The digital clock in my kitchen read 2:45, and by the time I climbed sixteen stairs, Lexi’s bedroom clock read 3:00. I whispered, “Hi, Honey Boo, I’m so sorry to wake you up.” Her little butt was in the air; her face pressed into the sheet; her hair was sweaty and wild; her breathing was steady. “Lexi-Loo…”
She sat upright: “Where’s Cee-Cee?” (Her nickname for Caroline.) I told her that we had to pick her sister up at school, and like a firewoman on call, she stood up and grabbed the side of the crib—ready for duty.
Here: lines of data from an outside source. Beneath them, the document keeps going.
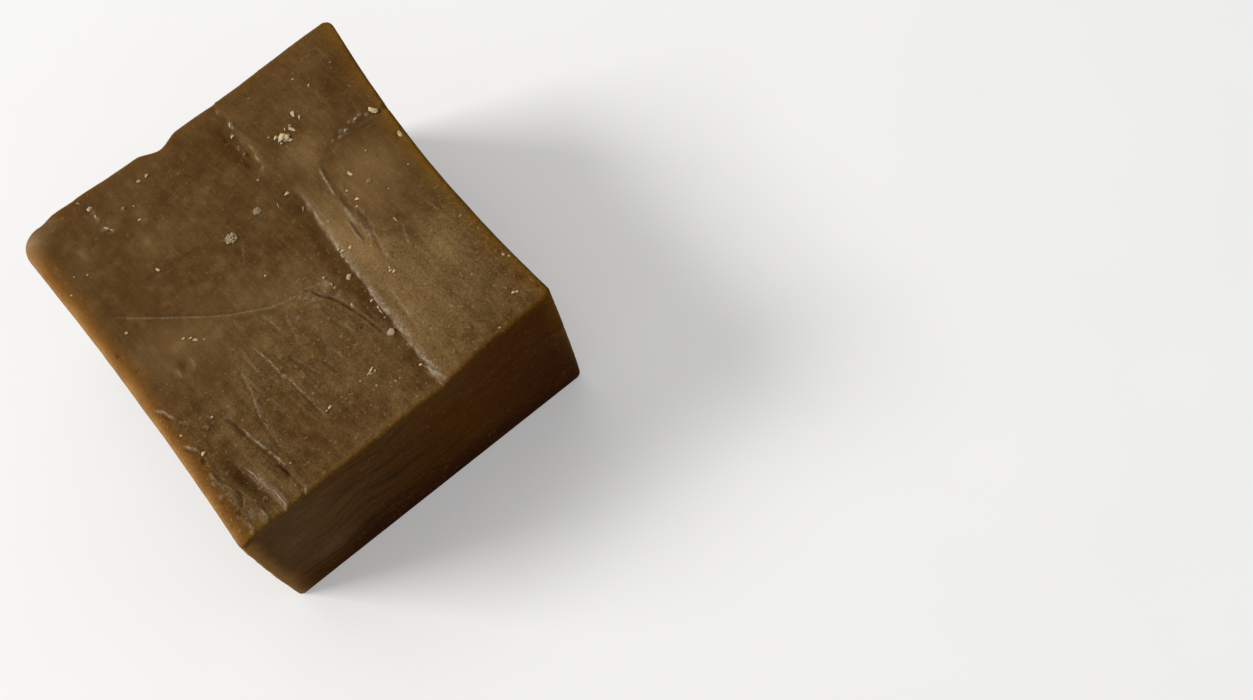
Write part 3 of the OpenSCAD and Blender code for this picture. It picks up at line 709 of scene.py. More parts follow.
dab([(-29.8, -19, 0.9, 0.9, 0.2, 0.5, 0), (-30.9, -23.1, 1.2, 1, 0.2, 0.4, 0),
     (-31.3, -24.2, 1, 1.2, 0.2, 0.4, 0), (-30.5, -25, 1, 0.8, 0.2, 0.4, 0),
     (-31.7, -26.8, 1.1, 1.2, 0.2, 0.35, 0), (-30.8, -30.8, 1.6, 3, -0.3, 0, 0.6),
     (-29.4, -32.4, 2.4, 2, 0.1, 0.25, 0), (-28.3, -34, 1.6, 3, 0.1, 0.2, 0),
     (-30.6, -34, 1.2, 2.4, 0.1, 0.2, 0), (-27, -15, 1, 0.8, 0.1, 0.4, 0),
     (-26.7, -13.4, 0.8, 0.7, 0.1, 0.4, 0), (-29.5, -31.6, 2, 1.2, -0.2, 0, 0.4)])
print("highest lump of the patch, mm:", round(float(relief[patch > 0].max()), 2))

# %% [markdown]
# ## Scratches and pits
#
# Handling leaves scratches, hairlines and small pits. Three kinds of line are enough, so each kind is a
# named list of bands, and only the places differ. Their dark bottoms and the pits are painted shade, and
# the soap pushed up beside them carries painted highlights.

# %% Scratches, streaks and pits
# A scratch has a bottom darkened with painted shade, and pushes soap up on its right, where a painted
# highlight lies
SCRATCH = [(0, 0.28, -0.14, 0, 0.4), (0.34, 0.28, 0.1, 0.5, 0)]
HAIR = [(0, 0.3, -0.06, 0, 0.2), (0.35, 0.3, 0.04, 0.15, 0)]
STREAK = [(0, 0.4, 0.05, 0.25, 0), (-0.6, 0.5, -0.06, 0, 0.15)]
draw([(-13, -7.5), (-12.4, -10.2), (-11.9, -12.5), (-11.8, -15.6)], [(0, 0.28, 0.08, 0.6, 0)],
     fade=(0.4, 0.1), wander=0.08, broken=0.4)
draw([(-11.6, -15.8), (-11.4, -19.4), (-11, -22), (-10.7, -24.5), (-10.5, -27.9)], SCRATCH, fade=(0.05, 0.3),
     wander=0.08, broken=0.4)
draw([(-16.6, -8), (-17.1, -10.3), (-17.4, -13.3), (-18.1, -16.4), (-19.1, -19.3), (-19.4, -22.8),
      (-19.9, -26.4)],
     SCRATCH, fade=(0.3, 0.2), wander=0.1, broken=0.9)
for line in ([(-11, -22), (-9.8, -24.6)], [(-18.1, -16), (-18.6, -18), (-18.9, -22.7), (-19.6, -27.1)],
             [(-19.1, -22), (-19.4, -25.8)], [(-12.4, -24.1), (-12.1, -27.2)],
             [(-5.6, 5), (-4, 8), (-3.3, 9.4)], [(-17.5, -10), (-16.4, -16), (-15.4, -22)],
             [(-9, -14), (-7.6, -18), (-6.4, -21)], [(5.3, 12.4), (5.4, 10.2), (5.9, 9.3)],
             [(11, 9), (10.7, 5), (10.4, 1)]):
    draw(line, HAIR, fade=(0.3, 0.3), wander=0.1, broken=0.5)
for line in ([(-4.5, -6.1), (-5.3, -8.8), (-5.8, -11.3), (-6.4, -13.4)],
             [(-0.1, -10.7), (0.8, -13), (2.1, -16), (2.7, -19.5)],
             [(-14.5, -6), (-14.6, -11), (-14.2, -15)], [(-8.2, -4), (-7.6, -7), (-7.2, -10)],
             [(-25.3, -3), (-24.9, -4.2), (-25.2, -5.4)], [(-22.5, -2.6), (-22, -4), (-22.3, -5.4)],
             [(-3, -14), (-2, -19), (-1.5, -23)], [(12, -12), (11.5, -20), (11.2, -26)]):
    draw(line, STREAK, fade=(0.3, 0.3), wander=0.12, broken=0.5)
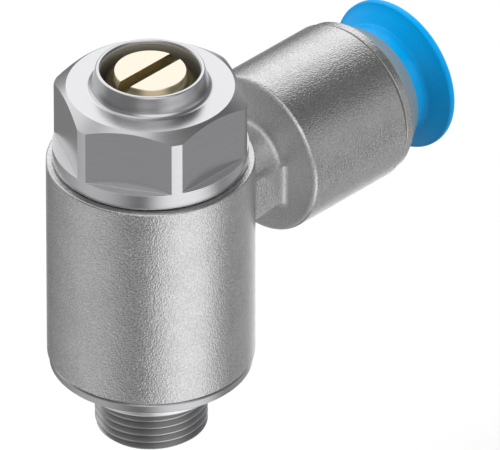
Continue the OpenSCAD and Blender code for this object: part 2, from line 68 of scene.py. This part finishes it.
# %% Shader helpers
class Wire:
    """A number that runs along a socket. Arithmetic on it adds Math nodes and gives a new wire."""

    def __init__(self, graph, socket):
        self.graph = graph
        self.socket = socket

    def math(self, operation, first, second):
        return self.graph.node("ShaderNodeMath", {"operation": operation}, {0: first, 1: second})

    def __add__(self, other):
        return self.math("ADD", self, other)

    def __radd__(self, other):
        return self.math("ADD", other, self)

    def __sub__(self, other):
        return self.math("SUBTRACT", self, other)

    def __rsub__(self, other):
        return self.math("SUBTRACT", other, self)

    def __mul__(self, other):
        return self.math("MULTIPLY", self, other)

    def __rmul__(self, other):
        return self.math("MULTIPLY", other, self)

    def smooth(self, low, high):
        """0 below low, 1 above high, with a soft step between. Low may be the larger of the two."""
        settings = {"interpolation_type": "SMOOTHSTEP"}
        sockets = {"Value": self, "From Min": low, "From Max": high}
        return self.graph.node("ShaderNodeMapRange", settings, sockets)

    def between(self, start, full, fade, end):
        """A band: it rises from 0 at start to 1 at full, and falls from 1 at fade to 0 at end."""
        return self.smooth(start, full) * self.smooth(end, fade)


class Graph:
    """A node tree that is written as expressions."""

    def __init__(self, tree):
        self.tree = tree
        tree.nodes.clear()

    def node(self, kind, settings=None, sockets=None, out=0):
        """Adds one node: its settings first, then the values or wires of its sockets."""
        made = self.tree.nodes.new(kind)
        for name, value in (settings or {}).items():
            setattr(made, name, value)
        for name, value in (sockets or {}).items():
            if isinstance(value, Wire):
                self.tree.links.new(value.socket, made.inputs[name])
            else:
                made.inputs[name].default_value = value
        return Wire(self, made.outputs[out]) if made.outputs else None

    def place(self):
        """The place on the piece in the piece's own coordinates, so a pattern moves with it."""
        return self.node("ShaderNodeTexCoord", out=3)

    def coordinate(self, axis):
        """One coordinate of the place: 0, 1 or 2 for X, Y or Z."""
        return self.node("ShaderNodeSeparateXYZ", sockets={"Vector": self.place()}, out=axis)

    def blend(self, mask, low, high):
        """A colour that goes from low to high as the mask goes from 0 to 1. Each may be a wire."""
        low, high = (end if isinstance(end, Wire) else (*end, 1) for end in (low, high))
        sockets = {"Factor": mask, 6: low, 7: high}
        return self.node("ShaderNodeMix", {"data_type": "RGBA"}, sockets, out=2)


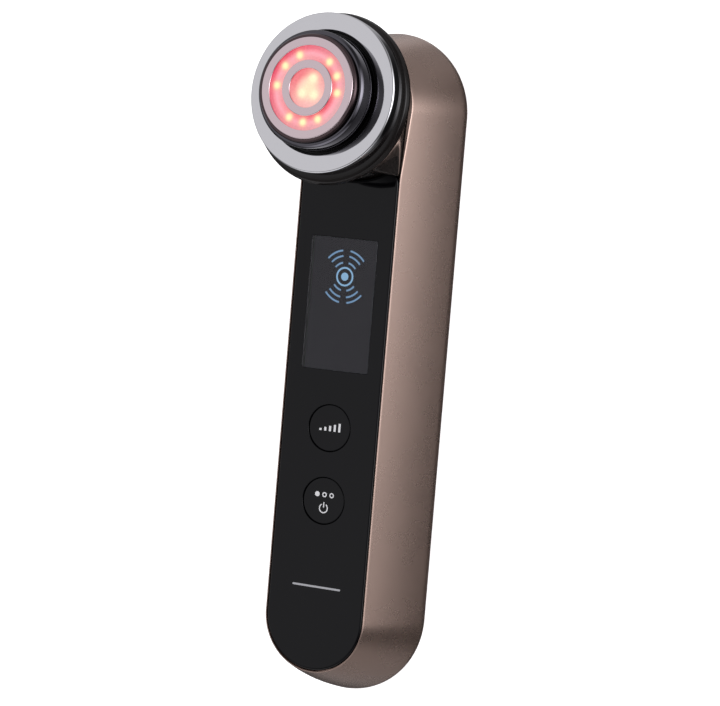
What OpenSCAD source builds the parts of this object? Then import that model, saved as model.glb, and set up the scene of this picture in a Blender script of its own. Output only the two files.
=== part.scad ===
// Hand-held radio-frequency and light skin care device, lying on its back.
// Z points out of the control panel, Y points to the treatment head.

/* [Body] */
// Distance between the centres of the two round ends
end_spacing = 142.65; // [120:0.05:160]
// Half width of the shell at its front edge
front_half = 15.7; // [14.5:0.1:17]
// Depth of the shell from back face to front edge
body_t = 27.9; // [27:0.1:29]
// Radius of the back corner
back_corner_r = 5; // [4:0.5:6]
// Side slope at the front edge, degrees from vertical
slope_front = 23; // [20:1:25]
// Side slope where the back corner starts, degrees from vertical
slope_back = 12; // [10:1:14]
// Wall thickness of the shell
wall = 1.8; // [1.6:0.1:2.0]

/* [Front panel] */
// Half width of the glossy panel
panel_half = 15.2; // [14:0.05:15.3]
// Thickness of the panel
panel_t = 1.75; // [1.5:0.05:2]
// How far the panel stands proud of the shell edge
panel_proud = 0.15; // [0:0.05:0.3]
// Radius of the concave end beside the head
notch_r = 23; // [22:0.1:24]
// Radius of the two rounded corners beside the head
panel_corner_r = 3.2; // [2.5:0.1:4]

/* [Controls] */
// Radius of each button cap
button_r = 6.57; // [5.5:0.01:6.6]
// Radius of the panel holes around the caps
button_hole_r = 6.72; // [6.65:0.01:6.9]
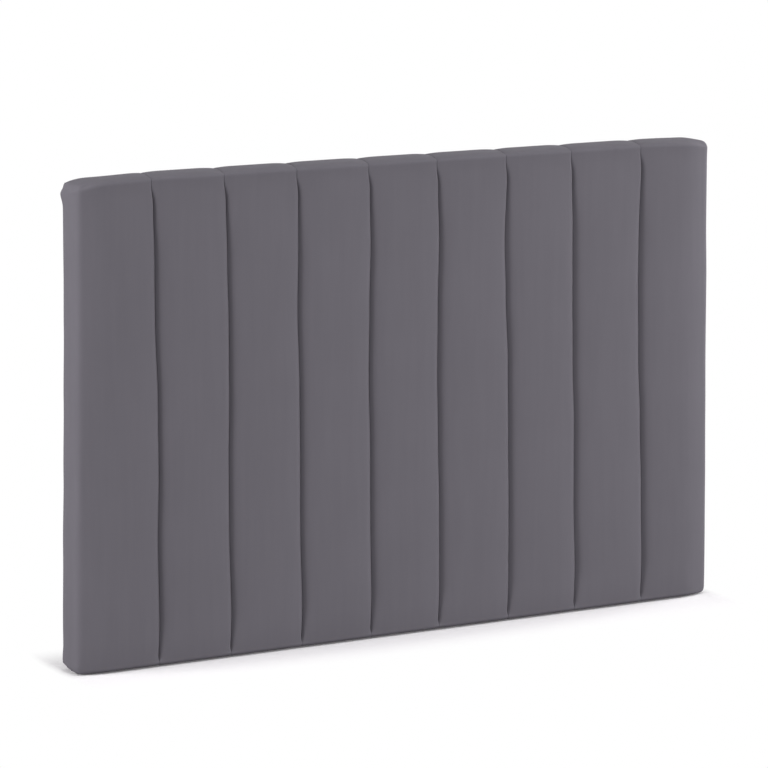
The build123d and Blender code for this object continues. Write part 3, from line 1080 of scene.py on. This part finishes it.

Lexi and I were not the first responders. From the main road, I could see the car line disappear to nothing as I sat behind a very large truck at a very long light. I imagined Caroline’s conversation with her teacher: “Well, it looks like you’ll have to take me home and feed me dinner. I like macaroni and cheese, the white kind, an occasional turkey meatball, and I’m just starting to get into salsa.” When we did arrive, the Head of School—the very same one who welcomed us—held Caroline by hand and tote, and chatted about shoes as she scooted my daughter up into the car seat. “You can just buckle her in right here,” she said to me. “You’re the last one.”
I felt myself blush when I said, “First In Last Out!” I don’t think she smiled. I mumbled something about teachers talking about me in the faculty room, but by the time I finished with Caroline’s straps, Mrs. Zee was long gone. Zip. Zoom. Zap.